In 1964, Brown recorded an early version of "I Got You (I Feel Good)" with a different arrangement, including a stuttering rhythm and prominent baritone sax line played by Maceo Parker on September 9, 1964, under the title "I Got You". This version appeared on the Smash Records album Out of Sight and in the 1965 film Ski Party, in which Brown and the Famous Flames appear and lip sync a performance of the song, something James Brown would do on various music TV shows shortly before the film's release on June 30, 1965. It was intended for a single release that month (Smash 1989) but was withdrawn due to a court order from King Records, with whom Brown was involved in a contract dispute.

== Recording ==
In 1965, after visiting Criteria Studios in Miami and being impressed by the sound of the studio's custom recording console, King Records owner Syd Nathan booked a recording session for Brown on May 6, during which he recorded the version of "I Got You (I Feel Good)" released by the label as a single.

== Reception ==
The song entered the US Billboard charts on November 13, 1965, following an October release, and reached number three on December 18. Of Brown's 91 hits to reach the Billboard Hot 100, "I Got You (I Feel Good)" is Brown's highest-charting song. The song remained at the top of the Billboard Rhythm and Blues Singles chart for six non-consecutive weeks, after his previous single, "Papa's Got a Brand New Bag", held the number-one spot for eight weeks. Brown's screams at the beginning and end of the song have been sampled a number of times for hip hop and dance songs. The song has also been covered many times by other performers, and is frequently played at sporting events. The song is played at the Zentralstadion whenever RB Leipzig scores a goal.

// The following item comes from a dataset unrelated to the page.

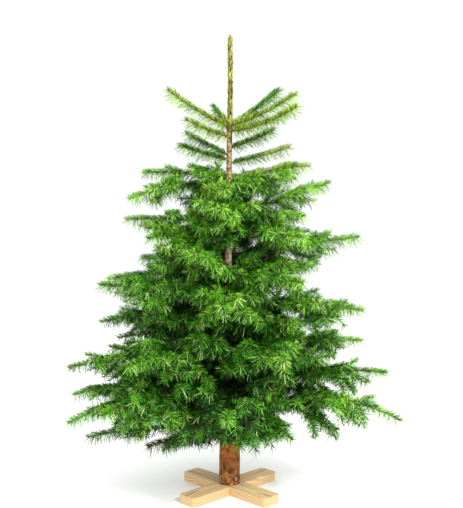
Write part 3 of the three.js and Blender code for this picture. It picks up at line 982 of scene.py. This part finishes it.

Cash Box described it as a "rhythmic, funky ode about a real lucky guy who wants nothing more than to be near his gal."

In 2000, "I Got You (I Feel Good)" reached No. 21 on VH1's 100 Greatest Songs in Rock and Roll and No. 75 on VH1's 100 Greatest Dance Songs, one of only seven songs to make both lists. In 2004, "I Got You (I Feel Good)" was ranked No. 78 on Rolling Stone magazine's list of the 500 Greatest Songs of All Time.

== Personnel ==
=== Single version ===
- James Brown – vocals

with the James Brown Orchestra:
- Ron Tooley – trumpet
- Joe Dupars – trumpet
- Levi Rasbury – trumpet
- unidentified – trombone
- Nat Jones – alto saxophone
- St. Clair Pinckney – tenor saxophone
- Eldee Williams – tenor saxophone
- Al "Brisco" Clark – tenor saxophone
- Maceo Parker – tenor saxophone
- Jimmy Nolen – electric guitar
- David "Hooks" Williams – bass guitar
- Melvin Parker – drums

The 1964 recording of the song featured in Out of Sight and Ski Party has the same personnel excluding the trumpet players and including Bobby Byrd on electric organ, Les Buie on electric guitar, Sam Thomas on bass guitar and Maceo Parker playing baritone saxophone.

== Charts ==

| Year | Chart | Peak position |
| 1965 | UK Singles (OCC) | 29 |
| US Billboard Hot 100 | 3 |
| US Rhythm and Blues Singles (Billboard) | 1 |
| 1992 | Belgium (Ultratop 50 Flanders) | 49 |
| UK Singles (OCC) | 72 |
| UK Dance (Music Week) | 12 |
| UK Club Chart (Music Week) | 86 |

2025 weekly chart performance for "I Got You (I Feel Good)"
| Chart (2025) | Peak position |
|---|---|
| Israel International Airplay (Media Forest) | 16 |

== Certifications ==
- James Brown version

- Jessie J version

| Region | Certification | Certified units/sales |
| Italy (FIMI) | Gold | 50,000^{‡} |
| Spain (Promusicae) | Gold | 30,000^{‡} |
^{‡} Sales+streaming figures based on certification alone.

| Region | Certification | Certified units/sales |
| Brazil (Pro-Música Brasil) | Gold | 20,000^{‡} |
^{‡} Sales+streaming figures based on certification alone.

== Other versions ==
=== Live recordings ===
Brown performs the song on the live albums Live at the Garden (1967), Live at the Apollo, Volume II (1968), Soul Session Live (1989), and Live at the Apollo 1995 (1995).

=== 1975 remake ===
Brown re-recorded the song with the J.B.'s for his 1975 album Sex Machine Today. This version was featured in the 1992 film White Men Can't Jump, and the video games Rock Band 3 (2010) and Don King Presents: Prizefighter (2008).

=== Paul Dakeyne remix ===
In 1992, producer and remixer Paul Dakeyne released a 12" remix of "I Got You (I Feel Good)" on FBI Records under the title "James Brown v. Dakeyne – I Got You (I Feel Good) (The Remixes)". It reached No. 72 on the UK Singles Chart.

== Legacy ==
During the late 1980's through the mid 1990's, the San Francisco Giants used the song in their publicity campaigns.

The song was used in an animation test for the 2001 film Shrek in 1996.

The song is featured in the 2010 video game Just Dance 2.

The song was sampled by American rapper Yung Gravy in the song "Supa Good!!!" (which posthumously credits Brown as a featured artist), for the DreamWorks film, Dog Man. The latter song was also used in a Dick's Sporting Goods advertisement.